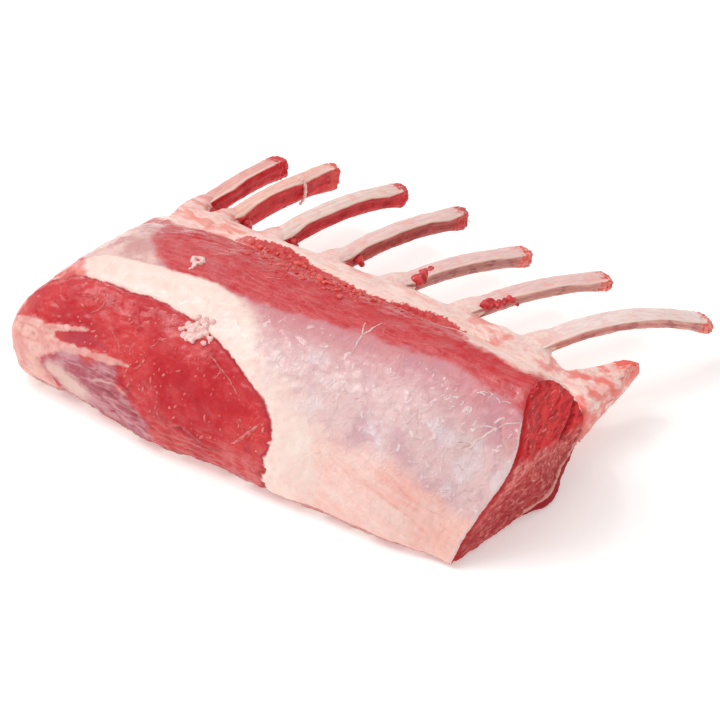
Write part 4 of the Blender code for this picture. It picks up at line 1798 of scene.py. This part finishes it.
@dataclass
class FatNodules:
    """The curled ring and the cluster of fat beads beside the band."""

    ground: Ground
    seed: int = 3
    grid: float = 0.0002

    def build(self) -> Skin:
        """Lays the beads on the skin and fuses them.

        Returns:
            The skin.
        """
        dice = np.random.default_rng(self.seed)
        spots: list[tuple[float, float, float, float]] = []
        for step in range(11):
            angle = 2 * math.pi * step / 11
            spots.append((-41.5 + 2.3 * math.cos(angle), 72.0 + 1.6 * math.sin(angle), 0.8 + 0.3 * (step % 3 == 0), 0.2))
        spots += [(-40.9 + 0.2 * (step % 2), 74.2 + 0.8 * step, 0.95 - 0.1 * step, 0.0) for step in range(5)]
        for _ in range(46):
            x, girth = dice.normal(-20.6, 1.9), dice.normal(99.6, 2.0)
            spots.append((x, girth, dice.uniform(0.75, 1.25), 0.1))
        spots += [(-22.8 + 0.8 * step, 103.4 + 0.5 * math.sin(2.2 * step), 0.95, 0.2) for step in range(5)]
        spots += [(-18.4 + 0.55 * step, 96.8 + 0.62 * step, 0.8 - 0.05 * step, 0.05) for step in range(9)]
        beads = []
        for x, girth, radius, proud in spots:
            place, up = self.ground.at(x, girth)
            beads.append((place + up * proud * MM, radius * MM))
        skin = blobs("fat_nodules", beads, self.grid)
        skin.lift(0.34 * MM * lumps(skin.points / MM, 1.2, 51, 3))
        skin.place(SpeckFinish("nodule_fat", tint(252, 218, 210), tint(248, 194, 190)).build(), Slot.FAT)
        return skin


@dataclass(frozen=True)
class Nick:
    """A torn, bloody place on a rib: how far out it starts and ends, and its size."""

    number: int
    start: float
    end: float
    radius: float
    lean: float
    drop: float = 0.0


NICKS: Sequence[Nick] = (
    Nick(2, 0.001, 0.012, 0.0022, 0.92, 1.1),
    Nick(1, 0.002, 0.008, 0.0016, 0.9, 0.9),
    Nick(3, 0.0085, 0.0105, 0.0013, 0.92, 0.5),
    Nick(4, 0.011, 0.0125, 0.0012, 0.95, 0.6),
    Nick(5, 0.009, 0.014, 0.0019, 0.6),
    Nick(5, 0.013, 0.018, 0.0010, 0.1),
    Nick(6, 0.009, 0.013, 0.0015, 0.6),
    Nick(6, 0.014, 0.022, 0.0012, 0.85),
)


@dataclass
class BloodNicks:
    """Torn red meat left at the roots of the middle ribs."""

    bones: Sequence[RibLine]
    seed: int = 17
    grid: float = 0.00026

    def build(self) -> Skin:
        """Lays the scraps on the bones and fuses them.

        Returns:
            The skin.
        """
        dice = np.random.default_rng(self.seed)
        beads = []
        for nick in NICKS:
            bone = self.bones[nick.number - 1]
            for _ in range(22):
                place, tangent = bone.at(dice.uniform(nick.start, nick.end))
                flat = Vector(bone.side)
                up = flat.cross(tangent)
                across = nick.lean + dice.normal(0, 0.16)
                height = 0.85 - 0.9 * max(0.0, across - 0.6) - nick.drop * dice.uniform(0.4, 1) + dice.normal(0, 0.06)
                spot = place + flat * across * bone.half_width + up * height * bone.half_height
                beads.append((spot, nick.radius * dice.uniform(0.5, 1.0)))
        skin = blobs("blood_nicks", beads, self.grid, 7)
        skin.lift((0.1 + 0.22 * lumps(skin.points / MM, 1.6, 61, 2)) * MM)
        skin.relax(2, 0.5)
        skin.place(SpeckFinish("nick_meat", tint(180, 10, 28), tint(232, 70, 70), 0.0018).build(), Slot.MEAT)
        return skin


@dataclass
class Wisps:
    """Loose shreds: the white wisp over the second rib and the sliver at the tip of the fourth."""

    bones: Sequence[RibLine]
    grid: float = 0.00022

    def build(self) -> Skin:
        """Draws each shred as a row of beads and fuses them.

        Returns:
            The skin.
        """
        beads = []
        bone = self.bones[1]
        place, tangent = bone.at(bone.length * 0.66)
        flat, up = Vector(bone.side), Vector(bone.side).cross(tangent)
        hook = ((0.3, 1.0, 0.0), (0.65, 0.95, 0.4), (0.95, 0.5, 1.2), (1.1, 0.0, 1.0), (1.12, -0.4, 0.2), (1.05, -0.7, -0.8))
        for step in range(22):
            at = step / 21 * (len(hook) - 1)
            index = min(int(at), len(hook) - 2)
            across, above, on = (a + (b - a) * (at - index) for a, b in zip(hook[index], hook[index + 1], strict=True))
            spot = place + flat * across * bone.half_width + up * above * bone.half_height + tangent * on * MM
            beads.append((spot, (0.95 - 0.4 * step / 21 + 0.16 * math.sin(step * 1.9)) * MM))
        bone = self.bones[3]
        place, tangent = bone.at(bone.length)
        for step in range(14):
            share = step / 13
            spot = place + tangent * (-0.002 + 0.0075 * share) + Vector(bone.side) * (0.0018 + 0.0016 * share)
            spot.z -= 0.004 * share * share
            beads.append((spot, (0.42 - 0.16 * share) * MM))
        skin = blobs("fat_wisps", beads, self.grid, 2)
        skin.place(SpeckFinish("wisp_fat", tint(252, 226, 216), tint(244, 196, 188)).build(), Slot.FAT)
        return skin


def main() -> None:
    """Builds the rack piece by piece."""
    logging.basicConfig(level=logging.INFO, format="%(name)s %(message)s")
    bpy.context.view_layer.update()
    Studio().build()
    bones = [RibLine.of(f"rib_{look.number}") for look in RIB_LOOKS[:-1]]
    bones.append(RibLine.of("rib_8", 3, STUB_LEAN))
    ground = Loin(bones).build()
    bed = RibBed(bones).build()
    for look, line in zip(RIB_LOOKS, bones, strict=True):
        Rib(look, line).build()
    FibreFlecks(ground).build()
    SilverShredGlints(ground).build()
    TissueThreads(ground, "silver_threads", SILVER_THREADS, tint(232, 182, 182), tint(250, 218, 214)).build()
    TissueThreads(ground, "lean_threads", LEAN_THREADS, tint(210, 78, 78), tint(234, 134, 126)).build()
    MeatCrumbs(ground, bed).build()
    FatNodules(ground).build()
    BloodNicks(bones).build()
    Wisps(bones).build()


if __name__ == "__main__":
    main()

^^^^

● What to do:
All of the data shown above must be copied exactly.

● Result of the task:
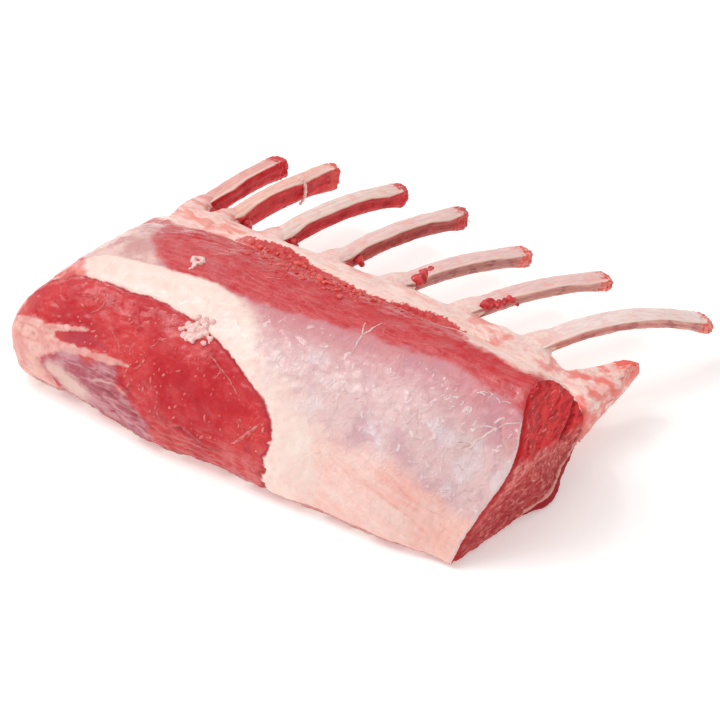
Write part 4 of the Blender code for this picture. It picks up at line 1798 of scene.py. This part finishes it.
@dataclass
class FatNodules:
    """The curled ring and the cluster of fat beads beside the band."""

    ground: Ground
    seed: int = 3
    grid: float = 0.0002

    def build(self) -> Skin:
        """Lays the beads on the skin and fuses them.

        Returns:
            The skin.
        """
        dice = np.random.default_rng(self.seed)
        spots: list[tuple[float, float, float, float]] = []
        for step in range(11):
            angle = 2 * math.pi * step / 11
            spots.append((-41.5 + 2.3 * math.cos(angle), 72.0 + 1.6 * math.sin(angle), 0.8 + 0.3 * (step % 3 == 0), 0.2))
        spots += [(-40.9 + 0.2 * (step % 2), 74.2 + 0.8 * step, 0.95 - 0.1 * step, 0.0) for step in range(5)]
        for _ in range(46):
            x, girth = dice.normal(-20.6, 1.9), dice.normal(99.6, 2.0)
            spots.append((x, girth, dice.uniform(0.75, 1.25), 0.1))
        spots += [(-22.8 + 0.8 * step, 103.4 + 0.5 * math.sin(2.2 * step), 0.95, 0.2) for step in range(5)]
        spots += [(-18.4 + 0.55 * step, 96.8 + 0.62 * step, 0.8 - 0.05 * step, 0.05) for step in range(9)]
        beads = []
        for x, girth, radius, proud in spots:
            place, up = self.ground.at(x, girth)
            beads.append((place + up * proud * MM, radius * MM))
        skin = blobs("fat_nodules", beads, self.grid)
        skin.lift(0.34 * MM * lumps(skin.points / MM, 1.2, 51, 3))
        skin.place(SpeckFinish("nodule_fat", tint(252, 218, 210), tint(248, 194, 190)).build(), Slot.FAT)
        return skin


@dataclass(frozen=True)
class Nick:
    """A torn, bloody place on a rib: how far out it starts and ends, and its size."""

    number: int
    start: float
    end: float
    radius: float
    lean: float
    drop: float = 0.0


NICKS: Sequence[Nick] = (
    Nick(2, 0.001, 0.012, 0.0022, 0.92, 1.1),
    Nick(1, 0.002, 0.008, 0.0016, 0.9, 0.9),
    Nick(3, 0.0085, 0.0105, 0.0013, 0.92, 0.5),
    Nick(4, 0.011, 0.0125, 0.0012, 0.95, 0.6),
    Nick(5, 0.009, 0.014, 0.0019, 0.6),
    Nick(5, 0.013, 0.018, 0.0010, 0.1),
    Nick(6, 0.009, 0.013, 0.0015, 0.6),
    Nick(6, 0.014, 0.022, 0.0012, 0.85),
)


@dataclass
class BloodNicks:
    """Torn red meat left at the roots of the middle ribs."""

    bones: Sequence[RibLine]
    seed: int = 17
    grid: float = 0.00026

    def build(self) -> Skin:
        """Lays the scraps on the bones and fuses them.

        Returns:
            The skin.
        """
        dice = np.random.default_rng(self.seed)
        beads = []
        for nick in NICKS:
            bone = self.bones[nick.number - 1]
            for _ in range(22):
                place, tangent = bone.at(dice.uniform(nick.start, nick.end))
                flat = Vector(bone.side)
                up = flat.cross(tangent)
                across = nick.lean + dice.normal(0, 0.16)
                height = 0.85 - 0.9 * max(0.0, across - 0.6) - nick.drop * dice.uniform(0.4, 1) + dice.normal(0, 0.06)
                spot = place + flat * across * bone.half_width + up * height * bone.half_height
                beads.append((spot, nick.radius * dice.uniform(0.5, 1.0)))
        skin = blobs("blood_nicks", beads, self.grid, 7)
        skin.lift((0.1 + 0.22 * lumps(skin.points / MM, 1.6, 61, 2)) * MM)
        skin.relax(2, 0.5)
        skin.place(SpeckFinish("nick_meat", tint(180, 10, 28), tint(232, 70, 70), 0.0018).build(), Slot.MEAT)
        return skin


@dataclass
class Wisps:
    """Loose shreds: the white wisp over the second rib and the sliver at the tip of the fourth."""

    bones: Sequence[RibLine]
    grid: float = 0.00022

    def build(self) -> Skin:
        """Draws each shred as a row of beads and fuses them.

        Returns:
            The skin.
        """
        beads = []
        bone = self.bones[1]
        place, tangent = bone.at(bone.length * 0.66)
        flat, up = Vector(bone.side), Vector(bone.side).cross(tangent)
        hook = ((0.3, 1.0, 0.0), (0.65, 0.95, 0.4), (0.95, 0.5, 1.2), (1.1, 0.0, 1.0), (1.12, -0.4, 0.2), (1.05, -0.7, -0.8))
        for step in range(22):
            at = step / 21 * (len(hook) - 1)
            index = min(int(at), len(hook) - 2)
            across, above, on = (a + (b - a) * (at - index) for a, b in zip(hook[index], hook[index + 1], strict=True))
            spot = place + flat * across * bone.half_width + up * above * bone.half_height + tangent * on * MM
            beads.append((spot, (0.95 - 0.4 * step / 21 + 0.16 * math.sin(step * 1.9)) * MM))
        bone = self.bones[3]
        place, tangent = bone.at(bone.length)
        for step in range(14):
            share = step / 13
            spot = place + tangent * (-0.002 + 0.0075 * share) + Vector(bone.side) * (0.0018 + 0.0016 * share)
            spot.z -= 0.004 * share * share
            beads.append((spot, (0.42 - 0.16 * share) * MM))
        skin = blobs("fat_wisps", beads, self.grid, 2)
        skin.place(SpeckFinish("wisp_fat", tint(252, 226, 216), tint(244, 196, 188)).build(), Slot.FAT)
        return skin


def main() -> None:
    """Builds the rack piece by piece."""
    logging.basicConfig(level=logging.INFO, format="%(name)s %(message)s")
    bpy.context.view_layer.update()
    Studio().build()
    bones = [RibLine.of(f"rib_{look.number}") for look in RIB_LOOKS[:-1]]
    bones.append(RibLine.of("rib_8", 3, STUB_LEAN))
    ground = Loin(bones).build()
    bed = RibBed(bones).build()
    for look, line in zip(RIB_LOOKS, bones, strict=True):
        Rib(look, line).build()
    FibreFlecks(ground).build()
    SilverShredGlints(ground).build()
    TissueThreads(ground, "silver_threads", SILVER_THREADS, tint(232, 182, 182), tint(250, 218, 214)).build()
    TissueThreads(ground, "lean_threads", LEAN_THREADS, tint(210, 78, 78), tint(234, 134, 126)).build()
    MeatCrumbs(ground, bed).build()
    FatNodules(ground).build()
    BloodNicks(bones).build()
    Wisps(bones).build()


if __name__ == "__main__":
    main()